Doorbells and Horses (Correctional Planet)

Doorbells and Horses (Correctional Planet)

visiblydistorted's picture

Demo: 

Liner Notes: 

This turned out twice as long as I'd intended... got a little chatty in the lyrics. I particularly like the way it ends though.

Lyrics: 

Correctional Planet
Sept 3, 2019

CH.
I am not the first to say
That we are in a purgatory
Nor has it gone unsaid
That our world is a prison.

There is no bail hearing,
It's your ethics under scrutiny,
Self-transcendence awarded
For good behaviour.

1. Avatars of something we forget,
On the tip of the tongue, an
atrophied muscle, the soul.
These human costumes we wear,
Padded with meat and bone to lessen
The pleasures of incarnation,
While increasing the suffering
we make for one another.

We chase our tails, starved
for agency, escalating issues
increasing our awareness that
this belly-up submission serves
to steepen the climb.

CH. I am not the first to say
That we are in a purgatory
Nor has it gone unsaid
That our world is a prison.

There is no bail hearing,
It's your ethics under scrutiny,
Self-transcendence awarded
For good behaviour.

2. We chase our tails, starved
for decisive action, options
never feeling enough to make
the softest imprint.
We scratch our nails down
the surface of the problem,
Knowing we, the criminals,
are wearing the raised red stripes,
and we wonder,
collectively,

why we chase our tails, still,
starving ourselves for
better treatment by a universe
that aches for us to
learn how to run with the
highest intentions for the
best possible outcome,
and not be distracted by
comfort, convenience,
personal vendettas,
or what looks like a good deal.

CH. I am not the first to say
That we are in a purgatory
Nor has it gone unsaid
That our world is a prison.

There is no bail hearing,
It's your ethics under scrutiny,
Self-transcendence awarded
For good behaviour.

OUT. We're in Lockdown,
This is the Earth Penalty,

Oh Karma, What have I done?



Please keep your comments respectful, honest, and constructive.
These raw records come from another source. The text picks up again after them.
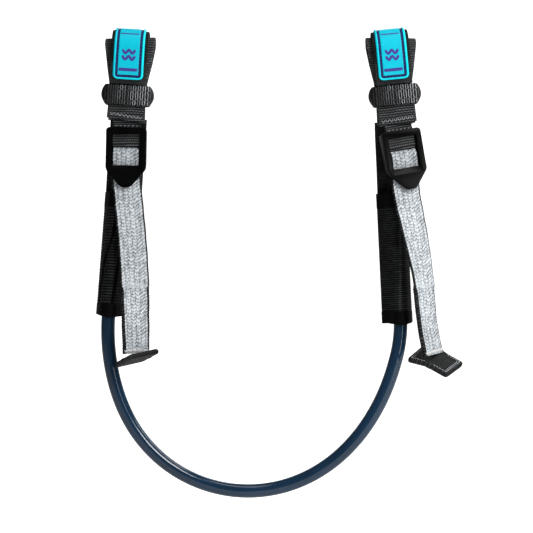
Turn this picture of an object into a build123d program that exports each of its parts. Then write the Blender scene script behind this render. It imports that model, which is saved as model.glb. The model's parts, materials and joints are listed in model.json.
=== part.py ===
from build123d import *
from math import atan, cos, degrees, pi, radians, sin, tan
import os

# Adjustable windsurf harness line, hanging from two hook-and-loop boom loops.
# Millimetres, +Z up. X runs along the boom, the front of the straps faces -Y.
# The origin is on the boom's axis, midway between the two loops.

# ---- driving dimensions ----
LOOP_SPACING = 180.0        # between the two boom loops, along the boom
STRAP_WIDTH = 25.0          # boom strap and carrier strap webbing
STRAP_THICK = 1.6
ADJUST_WIDTH = 19.5         # silver adjusting strap
ADJUST_THICK = 1.8
TUBE_OD = 9.5
TUBE_ID = 6.5
CORE_DIAMETER = 5.0
TRAVEL = 70.0               # how far the line runs out of each sleeve
GAP = 0.3                   # left between bodies that move against each other

# ---- boom loop, seen from the side (Y, Z) ----
EYE_HALF_DEPTH = 7.0        # from the boom axis to the lining, front and back
PAD_THICK = 1.6
PAD_TOP_WIDTH = 34.0
PAD_BASE_WIDTH = 26.0
PAD_TOP = 13.7
LOOP_BACK = 9.5             # centre line of the strap behind the boom
LOOP_FRONT = -12.1          # centre line of the flap in front of the boom
LOOP_TOP = 17.8             # centre line of the strap over the boom
HINGE_ANGLE = 50.0          # where the flap leaves the strap, back from the crown
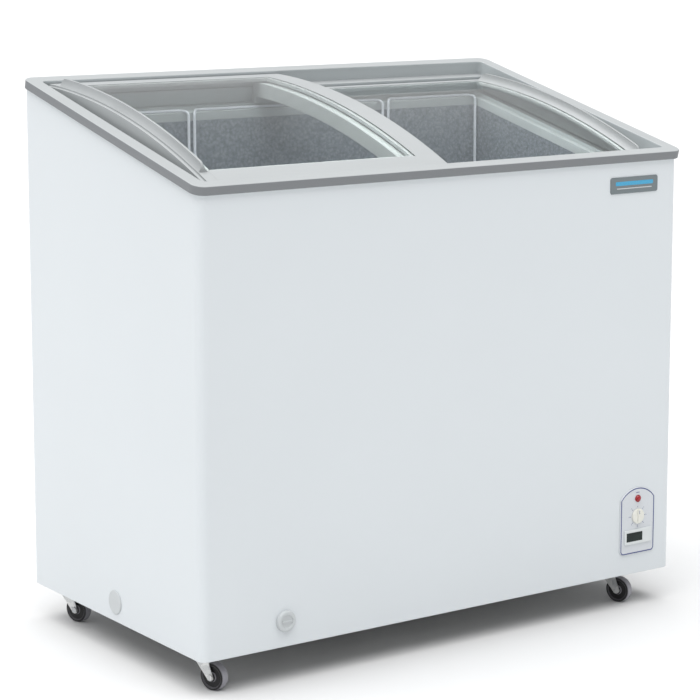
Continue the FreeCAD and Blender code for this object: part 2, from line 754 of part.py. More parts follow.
def make_glides(side, name, front, back, foot):
    """Four low-friction pads under a lid's rails."""
    body = new_body(f"{name}_glides", SLOPED)
    deep = 1.9
    start = sketch_on(body, "XY_Plane", -1 * foot)
    for centre in (90, 400):
        low, high = sorted((side * (centre - 18), side * (centre + 18)))
        for near in (front + 2, back - 10):
            rectangle(start, low, high, near, near + 8)
    pad(body, start, deep, reverse=True)


def make_centre_seal():
    """Flexible strip under the upper lid's stile that closes the gap to the lower lid's bar."""
    body = new_body("centre_seal", SLOPED)
    under = size("upper_crest") - size("frame_deep")
    strip = sketch_on(body, "YZ_Plane", -30)
    ends = (size("arc_middle") - 225, size("arc_middle") + 225)
    arch(strip, *ends, under, ("arched", size("bar_crest") + 0.6), size("upper_crest"))
    pad(body, strip, 18)


def make_lid_bumpers():
    """Rubber stops on the rim's side walls, two for each lid."""
    body = new_body("lid_bumpers", SLOPED)
    wall = size("rim_width") / 2 - size("rim_land")
    for side, top in ((-1, -10), (1, -34)):
        start = sketch_on(body, "XY_Plane", top)
        low, high = sorted((side * (wall - 7.5), side * wall))
        for s in (90, 484):
            rectangle(start, low, high, s, s + 14)
        pad(body, start, 9, reverse=True)


# ---------------------------------------------------------------- baskets
def spread(low, high, count):
    """Evenly spaced places strictly between two ends."""
    return [low + (high - low) * (n + 1) / (count + 1) for n in range(count)]


def parted(shape, regions):
    """The solids of a shape that lie in each region of depth and height."""
    reach = 600
    solids = []
    for y_low, y_high, z_low, z_high in regions:
        box = Part.makeBox(2 * reach, y_high - y_low, z_high - z_low, Vector(-reach, y_low, z_low))
        solids += shape.common(box).Solids
    return Part.makeCompound(solids)


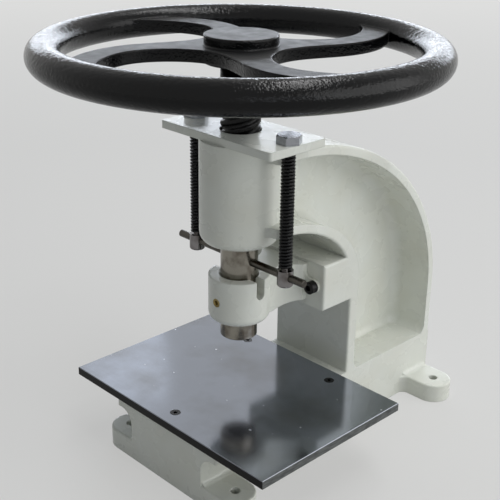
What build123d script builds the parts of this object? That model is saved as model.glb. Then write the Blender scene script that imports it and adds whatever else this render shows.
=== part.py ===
from build123d import *
import os
from math import sqrt

# Hand-wheel screw press, in millimetres.
# The press stands on z = 0, the ram axis is x = 0, y = 0, and the column is behind it at +Y.
# The ram is modelled at the top of its stroke.

# Fits
running_clearance = 0.05
fixed_clearance = 0.02
free_clearance = 0.3

# Frame casting: body and base
body_width = 110.0
back_y = 267.5
base_front_y = -103.5
base_height = 67.0
seat_overhang = 21.0
seat_thickness = 10.0
seat_fillet = 15.0
base_wall = 11.0
base_rib = 14.0
base_cell_radius = 8.0

# Frame casting: four feet
foot_height = 21.7
foot_radius = 21.0
foot_hole_radius = 5.25
foot_reach = 28.5
rear_foot_inset = 2.0
foot_blend = 9.0
foot_top_fillet = 6.0
foot_edge_round = 2.0

# Frame casting: column and the curved neck over the throat
column_face_y = 114.5
column_flange = 12.5
web_thickness = 12.0
rim_thickness = 10.0
neck_centre_y = 23.0
neck_centre_z = 133.0
neck_rise = 211.0
arch_centre_y = 5.0
arch_centre_z = 180.0
arch_reach = 108.0
arch_rise = 77.6
pocket_floor_z = 64.0
pocket_corner = 14.0
pocket_fillet = 12.0
rim_round = 2.5

# Frame casting: pad that carries the ram guide
pad_front_y = 70.2
pad_bottom_z = 157.2
pad_top_z = 209.0

# Frame casting: head and the flange on top of it
head_radius = 41.0
head_bottom_z = 242.3
head_bottom_round = 11.0
head_top_round = 4.5
head_bore_radius = 27.0
flange_bottom_z = 350.0
flange_thickness = 8.0
flange_width = 154.0
flange_front_y = -36.5
flange_rear_y = 38.5
flange_corner = 3.0
neck_end_round = 6.0
neck_head_blend = 7.0

# Table
table_width = 289.0
table_depth = 200.0
table_thickness = 9.0
table_front_overhang = 2.8
seat_rear_inset = 1.7
table_screw_radius = 3.0
table_screw_head_radius = 5.6
table_screw_length = 18.0
table_screw_socket = 4.0
table_screw_socket_depth = 2.2
table_edge_chamfer = 0.6
table_screw_inset = 18.0
seat_screw_inset = 12.5
screw_boss_radius = 9.0
screw_boss_floor = 4.0

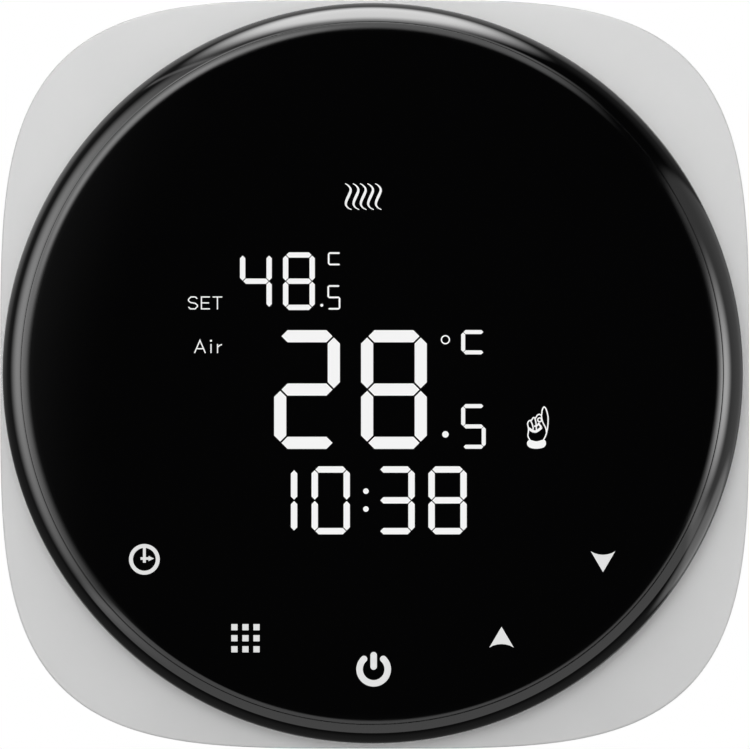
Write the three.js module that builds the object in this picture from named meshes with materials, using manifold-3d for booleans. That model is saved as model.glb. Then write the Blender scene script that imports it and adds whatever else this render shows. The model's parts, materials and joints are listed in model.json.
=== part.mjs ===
// A round-face wall thermostat on a rounded-square trim plate, with its mounting plate.
//
// Frame: millimetres, +Z up. The wall is the plane y = 0, the glass face looks along -Y and the
// rear box goes into the wall, along +Y. The origin is the middle of the wall screws' pattern.
// A place along Y is called a depth: a smaller one is nearer to the person who uses it.

import * as THREE from 'three';
import { mergeVertices } from 'three/addons/utils/BufferGeometryUtils.js';
import Module from 'manifold-3d';

const wasm = await Module();
wasm.setup();

// ---------------------------------------------------------------- driving dimensions, mm

const FIT = 0.3; // clearance between pieces that fit together
const ROUND_STEPS = 60; // sides of the large round pieces
const SMALL_STEPS = 12; // sides of pins, screws and holes

// Outside
const TRIM_WIDTH = 101; // trim plate, edge to edge
const TRIM_POWER = 3.89; // exponent of its rounded-square outline
const TRIM_HEIGHT = 8; // front of the trim plate over the wall
const TRIM_WALL = 1.8;
const TRIM_BORDER = 1.3; // trim beside the round face, where it is narrowest
const WALL_GAP = 0.5; // from the trim plate's rear edge to the wall
const FACE_HEIGHT = 16; // front of the glass over the wall
const RIM_FACE = 2.8; // rounded rim round the glass, seen from the front
const RIM_ROUND_DEPTH = 2.2; // how far the rim's rounding runs back
const RIM_DROP = 0.15; // rim's crest behind the glass
const VENT_COUNT = 7; // slots in the lower and upper edge of the trim plate
const VENT_PITCH = 4;
const VENT_WIDTH = 1.6;
const VENT_LAND = 0.8; // from the inside of the trim plate's face to the slots
const VENT_SKIRT = 1.8; // from the slots to the rear edge
const NOTCH_WIDTH = 9; // release notch in the lower edge
const NOTCH_HEIGHT = 1.2;

// Front module
const GLASS_THICKNESS = 2;
const GLASS_CHAMFER_WIDTH = 0.55;
const GLASS_CHAMFER_DEPTH = 0.35;
const ADHESIVE_THICKNESS = 0.8;
const LEDGE_WIDTH = 3; // ledge of the bezel that the glass is bonded to
const BEZEL_WALL = 1.6;
const LCD_WIDTH = 51;
const LCD_HEIGHT = 52;
const LCD_RISE = 1.9; // middle of the LCD over the middle of the face
const LCD_THICKNESS = 2.4;
const LCD_SHELF = 1.5; // lower strip of the rear LCD glass, which carries its contacts
const LCD_FRAME_WALL = 1;
const LED_TAB_SPREAD = 28; // between the light guide's two LED tabs
const LED_TAB_WIDTH = 6;
const LED_TAB_HEIGHT = 3;
const PEG_RADIUS = 0.9; // the LCD frame's pegs
const PEG_INSET = 4; // from the frame's corners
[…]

Please focus on the song and not the demo.

Comments

Acousticmaddie's picture

nice vocals the soundscape createsa a very creative mysterious feeling.

billwhite51's picture

good exploration on the resentment of being chained to a dying animal. the tired and monotonic delivery fits the nihilistic ennui of the lyric very well, while the innovative but inescapably repetitive arrangement give the feel of a non commutable sentence in Hell.

Susan Cantey's picture

Wow! Great & unique from the start. A smorgasbord of sounds and thoughts. Full of existential angst.

Fuzzy's picture

I like your lyrics, although they seem a little pessimistic to me.
I always enjoy your conversational-style vocals.
Great backing track - it seems almost Post-Punk in its danceable angularity.
Gosh, I'm glad I Watchlisted you so I don't miss any of yer stuff.